Interesting to see is the elimination from the panel relative to last year of ‘judges‘ of three hoteliers; the World Design Capital 2014 PRO Priscilla Urquhart (who had egg on her face for organising the most embarrassing Gala Dinner of the Yearattended by VIPs from around the world, and the Braai cooked for disastrously by new Eat Out Top 10 Restaurant judge and new MasterRobertsons judge Reuben Robertsons Riffel!); and Jane Broughton, whose husband is a chef and on the Eat Out Top 20 Restaurant shortlist.

The panel of 30 restaurant selectors and evaluators are the following, most of them unknown:

New Media Publishing staff:  This segment has reduced in size to 4, compared to 10 last year, having been dominated by staff working for Eat Out‘s publishing company: Anelde Greeff (Editor-in-Chief, Eat Out), Jean Calitz (Eat Out Deputy Editor), Linda Scarborough (Eat Out copy editor), and Katherine Jacobs (Eat Out online editor)!  No Abigail Donnelly then?

Food writers/bloggers:  This segment consists of 17 writers: Alida Ryder (‘Simply Delicious’ blog), Bernadette le Roux (Condé Nast House & Garden), Charlotte Pregnolato (freelance), Colette du Plessis (freelance), Diane de Beer (Pretoria News), Graham Howe (freelance), Greg Landman (freelance), Gwynne Conlyn (freelance), Ishay Govender-Ypma (blogger), Kate Ziervogel (South Coast Live), Leila Saffarian (blogger), Marie-Lais Emond (freelance), Mokgadi Itsweng (True Love), Richard Holmes (freelance), Rupesh Kassen (freelance), Thulisa Martins (Food & Home Entertaining), Tracy Gielink (freelance), and Tudor Caradoc-Davies (freelance). In this group is a free-lance writer who does not know how to spell ‘Grands Chef’ when writing about Relais & Chateaux Chef Peter Tempelhoff, and neither does Eat Out, having published the review, which no doubt will appear in the 2015 Eat Out magazine!!!

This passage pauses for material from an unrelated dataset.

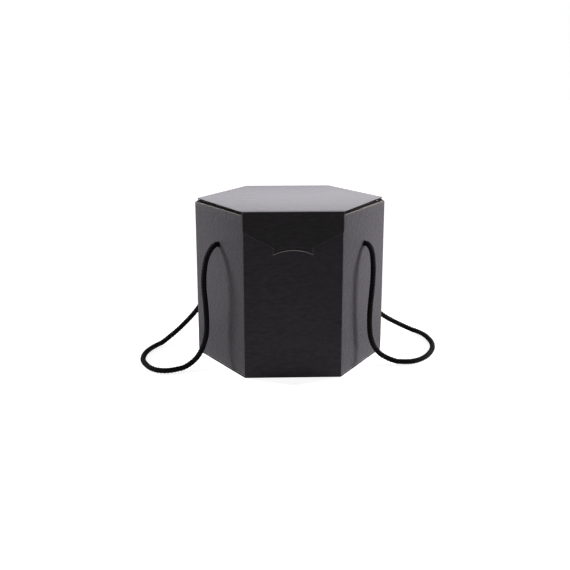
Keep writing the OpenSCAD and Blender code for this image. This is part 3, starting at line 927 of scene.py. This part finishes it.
def smooth_path(route, first, last, spacing):
    """A smooth curve through a route: each stretch is a cubic in 60 steps, with slopes of half the step between the
    points' neighbours. Returns points spaced evenly along it, and its length. first and last are its directions at its
    ends."""
    p = np.asarray(route, float)
    slope = np.empty_like(p)
    slope[1:-1] = (p[2:] - p[:-2]) / 2
    slope[0] = np.asarray(first) * np.linalg.norm(p[1] - p[0])
    slope[-1] = np.asarray(last) * np.linalg.norm(p[-1] - p[-2])
    u = np.linspace(0, 1, 60, endpoint=False)[None, :, None]
    a, b, ma, mb = p[:-1, None], p[1:, None], slope[:-1, None], slope[1:, None]
    curve = ((2 * u ** 3 - 3 * u ** 2 + 1) * a + (u ** 3 - 2 * u ** 2 + u) * ma
             + (3 * u ** 2 - 2 * u ** 3) * b + (u ** 3 - u ** 2) * mb).reshape(-1, 3)
    curve = np.concatenate([curve, p[-1:]])
    far = np.concatenate([[0], np.cumsum(np.linalg.norm(np.diff(curve, axis=0), axis=1))])
    even = np.linspace(0, far[-1], int(far[-1] / spacing) + 1)
    return np.stack([np.interp(even, far, curve[:, k]) for k in range(3)], -1), far[-1]


def unit_rows(v):
    """Vectors brought to length 1."""
    return v / np.linalg.norm(v, axis=-1, keepdims=True)


def carried_frames(path, stride):
    """Two directions square to a path that never twist round it. Each step turns the first one by the turn of the
    path, worked out at every stride of points and filled in between."""
    ahead = unit_rows(np.gradient(path, axis=0))
    coarse = np.unique(np.append(np.arange(0, len(path), stride), len(path) - 1))
    up = [unit_rows(np.cross(np.cross(ahead[0], (0.0, 0.0, 1.0)), ahead[0]))]
    for k in coarse[1:]:
        up.append(unit_rows(up[-1] - (up[-1] @ ahead[k]) * ahead[k]))
    up = np.array(up)
    side = np.stack([np.interp(np.arange(len(path)), coarse, up[:, k]) for k in range(3)], -1)
    side = unit_rows(side - np.sum(side * ahead, -1, keepdims=True) * ahead)
    return side, np.cross(ahead, side)


def braid(theta, s, strands, pitch):
    """Height from 0 to 1 over a round braid, and the place across and along the strand on top. Strands turn both ways,
    at a and b turns of the count. In each diamond where two cross, one lies on top, and they take turns. It is a
    dome, long along its own strand and 0.35 as high at its ends."""
    a = strands * theta / (2 * pi) + s / pitch
    b = strands * theta / (2 * pi) - s / pitch
    u, w = a - np.floor(a), b - np.floor(b)
    top = (np.floor(a) + np.floor(b)) % 2 < 1
    across, lengthways = np.where(top, u, w), np.where(top, w, u)
    dome = np.sqrt(np.maximum(1 - (across * 2 - 1) ** 2, 0)) * (1 - 0.65 * (lengthways * 2 - 1) ** 2)
    return dome, across, lengthways


def rope_piece(name, path, total, crest, stride=12, sealed=0.0):
    """A tube round the path whose radius follows the braid, up to crest. Over the last length sealed it closes in on
    a quarter round to 0.3 of its radius, as a cut end does that is melted so that it can't fray."""
    s = bpy.context.scene.gift_rope
    around, rings = 48, len(path)
    theta = np.linspace(0, 2 * pi, around, endpoint=False)
    run, angle = np.meshgrid(np.linspace(0, total, rings), theta, indexing="ij")
    height, across, lengthways = braid(angle, run, s.strands, s.pitch / MM)
    r = crest - s.relief / MM * (1 - height)
    if sealed:
        gone = np.clip(1 - (total - run) / sealed, 0, 1)
        r = r * (0.3 + 0.7 * np.sqrt(1 - gone ** 2))
    side, other = carried_frames(path, stride)
    spokes = np.cos(theta)[:, None] * side[:, None] + np.sin(theta)[:, None] * other[:, None]
    co = np.concatenate([(path[:, None] + r[..., None] * spokes).reshape(-1, 3), path[:1], path[-1:]])
    index = np.arange(rings * around).reshape(rings, around)
    after = np.roll(index, -1, axis=1)
    faces = [np.stack([index[:-1], after[:-1], after[1:], index[1:]], -1).reshape(-1, 4)]
    # Each end closes on a middle point, by quads that share it
    for k, order in ((0, -1), (-1, 1)):
        ring = [index[k, ::2], index[k, 1::2], np.roll(index[k], -2)[::2]][::order]
        faces.append(np.stack([np.full(around // 2, rings * around - k), *ring], -1))
    faces = np.concatenate(faces)
    # Across a strand the yarn's filaments are close together, and along it they are drawn out
    uv = np.concatenate([np.stack([across * 4, lengthways * 0.6 + run], -1).reshape(-1, 2), np.zeros((2, 2))])
    return make_piece(name, co, faces, np.zeros(len(faces)), uv, "braid", ["braided_polyester"],
                      {"crown": np.append(height, [0.5, 0.5])}, smooth=75)


class GIFTBOX_OT_knots(bpy.types.Operator):
    """Overhand knots that stop the ropes inside the side panels"""
    bl_idname = "giftbox.knots"
    bl_label = "Knots"

    def execute(self, context):
        # From a wall's inner face to the middle of its knot
        behind = 9.4
        crest = context.scene.gift_rope.diameter / MM / 2
        for node, i in (("left_rope_front_knot", FRONT_LEFT), ("left_rope_back_knot", BACK_LEFT),
                        ("right_rope_front_knot", FRONT_RIGHT), ("right_rope_back_knot", BACK_RIGHT)):
            inner, across, up = OVERHAND.T
            route = on_wall(i, across, BOARD + behind + inner, HOLE_HEIGHT + up)
            start, inside = on_wall(i, 0.0, BOARD, HOLE_HEIGHT), np.append(inward(i), 0.0)
            path, total = smooth_path([start, *route], inside, unit_rows(route[-1] - route[-2]), 0.3)
            piece = rope_piece(node + "_braid", path, total, crest, stride=2, sealed=1.6)
            finish_piece(piece, [node], "box")
        return {"FINISHED"}


class GIFTBOX_OT_ropes(bpy.types.Operator):
    """Two braided rope handles, each from a front side panel to the back one"""
    bl_idname = "giftbox.ropes"
    bl_label = "Ropes"

    def execute(self, context):
        s = context.scene.gift_rope
        crest = (s.diameter / 2 + s.crest) / MM
        for name, route, first, last in (("left_rope", LEFT_ROUTE, FRONT_LEFT, BACK_LEFT),
                                         ("right_rope", RIGHT_ROUTE, FRONT_RIGHT, BACK_RIGHT)):
            start, stop = (on_wall(i, 0.0, BOARD, HOLE_HEIGHT) for i in (first, last))
            out, back = np.append(-inward(first), 0.0), np.append(inward(last), 0.0)
            path, total = smooth_path([start] + route + [stop], out, back, 0.36)
            # The rope lies on the floor by the tops of its strands
            path[:, 2] = np.maximum(path[:, 2], crest)
            piece = rope_piece(name + "_braid", path, total, crest)
            finish_piece(piece, [name], "box")
        return {"FINISHED"}


# ------------ studio

class GIFTBOX_OT_camera(bpy.types.Operator):
    """Camera, level with a person who looks down at the box on a table"""
    bl_idname = "giftbox.camera"
    bl_label = "Camera"

    def execute(self, context):
        azimuth, elevation, roll = radians(-1.756), radians(15.104), radians(-0.059)
        # Where the camera stands to its right, up and back from the origin, and its focal length in pixels
        place, focal, width = (-6.31, 81.35, 1083.3), 862.4, 570
        back = Vector((sin(azimuth) * cos(elevation), -cos(azimuth) * cos(elevation), sin(elevation)))
        right = Vector((cos(azimuth), sin(azimuth), 0.0))
        up = back.cross(right)
        axes = (right * cos(roll) + up * sin(roll), up * cos(roll) - right * sin(roll), back)
        spot = axes[0] * place[0] * MM + axes[1] * place[1] * MM + axes[2] * place[2] * MM
        data = bpy.data.cameras.new("camera")
        data.sensor_width = 36.0
        data.lens = 36.0 * focal / width
        camera = put("camera", data)
        camera.matrix_world = Matrix.Translation(spot) @ Matrix(axes).transposed().to_4x4()
        context.scene.camera = camera
        return {"FINISHED"}


def seen_directly(tree):
    """A node that gives 1 for the camera's rays and for mirrored and refracted ones, and 0 for diffuse light."""
    rays = add(tree, "LightPath").outputs
    either = add(tree, "Math", {0: rays["Is Camera Ray"], 1: rays["Is Glossy Ray"]}, operation="MAXIMUM")
    return add(tree, "Math", {0: either, 1: rays["Is Transmission Ray"]}, operation="MAXIMUM")


class GIFTBOX_OT_stage(bpy.types.Operator):
    """White floor, pale studio and two soft lamps at the sides"""
    bl_idname = "giftbox.stage"
    bl_label = "Stage"

    def execute(self, context):
        s = context.scene.gift_studio
        white = (1.0, 1.0, 1.0, 1.0)
        # The floor is a disc, just under the box
        radius, drop = 6000, 0.3
        angle = np.linspace(0, 2 * pi, 96, endpoint=False)
        ring = points(radius * np.cos(angle), radius * np.sin(angle), -drop)
        mesh = bpy.data.meshes.new("floor")
        mesh.from_pydata((ring * MM).tolist(), [], [list(range(len(ring)))])
        mesh.materials.append(bpy.data.materials.new("white_floor"))
        tree = empty_tree(mesh.materials[0])
        # What the camera and reflections see is nearly white by itself, and keeps a faint part of the shadows
        matt = add(tree, "BsdfDiffuse", {"Color": linear(s.floor)})
        # Its own glow rises to full white from 0.22 m to 0.5 m away from the box's middle
        place = add(tree, "TexCoord").outputs["Object"]
        far = add(tree, "VectorMath", {0: place}, operation="LENGTH").outputs["Value"]
        glow = add(tree, "MapRange", {0: far, 1: 0.22, 2: 0.5, 3: s.floor_glow, 4: 1.0})
        bright = add(tree, "Emission", {"Color": white, "Strength": glow})
        shade = add(tree, "BsdfDiffuse", {"Color": (s.floor_shadow,) * 3 + (1.0,)})
        both = add(tree, "AddShader", {0: bright, 1: shade})
        seen = add(tree, "MixShader", {0: seen_directly(tree), 1: matt, 2: both})
        add(tree, "OutputMaterial", {"Surface": seen})
        put("floor", mesh)

        context.scene.world = bpy.data.worlds.new("studio")
        tree = empty_tree(context.scene.world)
        # The studio is brightest behind the box, dim at the sides and paler on the camera's side. Depth goes from -1
        # straight behind the camera to 1 straight behind the box
        where = add(tree, "TexCoord").outputs["Generated"]
        depth = add(tree, "SeparateXYZ", {0: where}).outputs[1]
        skies = [add(tree, "MapRange", {0: depth, 1: begin, 2: end, 3: low, 4: high}, interpolation_type="SMOOTHSTEP")
                 for begin, end, low, high in ((-0.6, 0.1, s.front_sky, s.side_sky),
                                               (0.1, 0.9, 0.0, s.back_sky - s.side_sky))]
        sky = add(tree, "Math", dict(enumerate(skies)), operation="ADD")
        light = add(tree, "Background", {"Color": white, "Strength": sky})
        plain = add(tree, "Background", {"Color": white, "Strength": 1.0})
        mix = add(tree, "MixShader", {0: seen_directly(tree), 1: light, 2: plain})
        add(tree, "OutputWorld", {"Surface": mix})

        for name, side, power in (("left_softbox", -1, s.left_power), ("right_softbox", 1, s.right_power)):
            data = bpy.data.lights.new(name, "AREA")
            data.shape, data.size, data.spread, data.energy = "SQUARE", s.lamp_size, s.lamp_spread, power
            lamp = put(name, data)
            # The lamps point at the side panels, 0.7 of the way out to the corners and 20 mm behind them
            target = Vector((side * HALF_SPAN * 0.7, 20, s.lamp_aim / MM)) * MM
            level = cos(s.lamp_rise)
            ray = Vector((side * cos(s.lamp_back) * level, sin(s.lamp_back) * level, sin(s.lamp_rise)))
            lamp.location = target + ray * s.lamp_distance
            lamp.rotation_euler = (-ray).to_track_quat("-Z", "Y").to_euler()
            lamp.visible_camera = False
        context.scene.view_settings.view_transform = "Standard"
        return {"FINISHED"}


# ------------ add-on

OPERATORS = [GIFTBOX_OT_camera, GIFTBOX_OT_knots, GIFTBOX_OT_ropes, GIFTBOX_OT_front_wall, GIFTBOX_OT_side_walls,
             GIFTBOX_OT_back_wall, GIFTBOX_OT_base, GIFTBOX_OT_lid, GIFTBOX_OT_front_flap, GIFTBOX_OT_dust_flaps,
             GIFTBOX_OT_stage]
SETTINGS = {"gift_board": BoardSettings, "gift_rope": RopeSettings, "gift_studio": StudioSettings}


class GIFTBOX_PT_panel(bpy.types.Panel):
    """Lists the box's pieces and their settings"""
    bl_idname = "GIFTBOX_PT_panel"
    bl_label = "Gift Box"
    bl_space_type = "VIEW_3D"
    bl_region_type = "UI"
    bl_category = "Gift Box"

    def draw(self, context):
        for operator in OPERATORS:
            self.layout.operator(operator.bl_idname)
        for key, group in SETTINGS.items():
            box = self.layout.box()
            for prop in group.__annotations__:
                box.prop(getattr(context.scene, key), prop)


def register():
    for cls in [*SETTINGS.values(), *OPERATORS, GIFTBOX_PT_panel]:
        bpy.utils.register_class(cls)
    for key, group in SETTINGS.items():
        setattr(bpy.types.Scene, key, PointerProperty(type=group))


def unregister():
    for key in SETTINGS:
        delattr(bpy.types.Scene, key)
    for cls in [GIFTBOX_PT_panel, *reversed(OPERATORS), *SETTINGS.values()]:
        bpy.utils.unregister_class(cls)


def main():
    """Registers the add-on and makes every piece in order."""
    register()
    for operator in OPERATORS:
        group, name = operator.bl_idname.split(".")
        getattr(getattr(bpy.ops, group), name)()


if __name__ == "__main__":
    main()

Cooking school chefs/cooking consultants: There are 5 on this list: Bazil Stander (The Food Innovation Company, about to leave the country, in moving to Sydney), Hennie Fisher (University of Pretoria), Jodi-Ann Pearton (The Food Design Agency and The Cookie Design Emporium), Petro Lotz (Appetito Catering and Cooking School), and Zama Memela (Easy Eating).

Wine: Two panelists specialise in wine: Cathy Marston (author and lecturer, but also part of a Social Media consultancy for restaurants, a definite conflict of interest), and Paula Mackenzie (Vinimark – The Wine Company)

Other: 2 ‘judges’ in this group are Aubrey Ncungama (One & Only Cape Town ambassador, making it a conflict of interest in respect of the hotel’s Nobu and Reuben’s restaurants – the mention of his participation in ‘Come Dine with Me‘ three years ago is old hat, and best forgotten, and Aubrey probably would be the first to request it!), and Lentswe Bhengu (‘Africa on a Plate’ presenter).

Greeff’s pat on the back for herself and the team of panelists in putting together the 2015 Eat Out 500 guide is funny: ‘The 2015 issue of Eat Out magazine is a celebration of the very best of South African’s restaurant industry. At its centre is a power list of the 500 best restaurants in the country, put together by an experienced group of food experts and writers. It’s an impressive list – the panellists and the restaurants – and makes for exciting reading‘, in that most ‘judges‘ are not known, and probably don’t eat out much unless invited!  The ‘exciting reading‘ claim is odd!

The 2015 Eat Out 500 will be sold from 17 November, the day after the 2014 Eat Out Mercedes-Benz Restaurant Awards.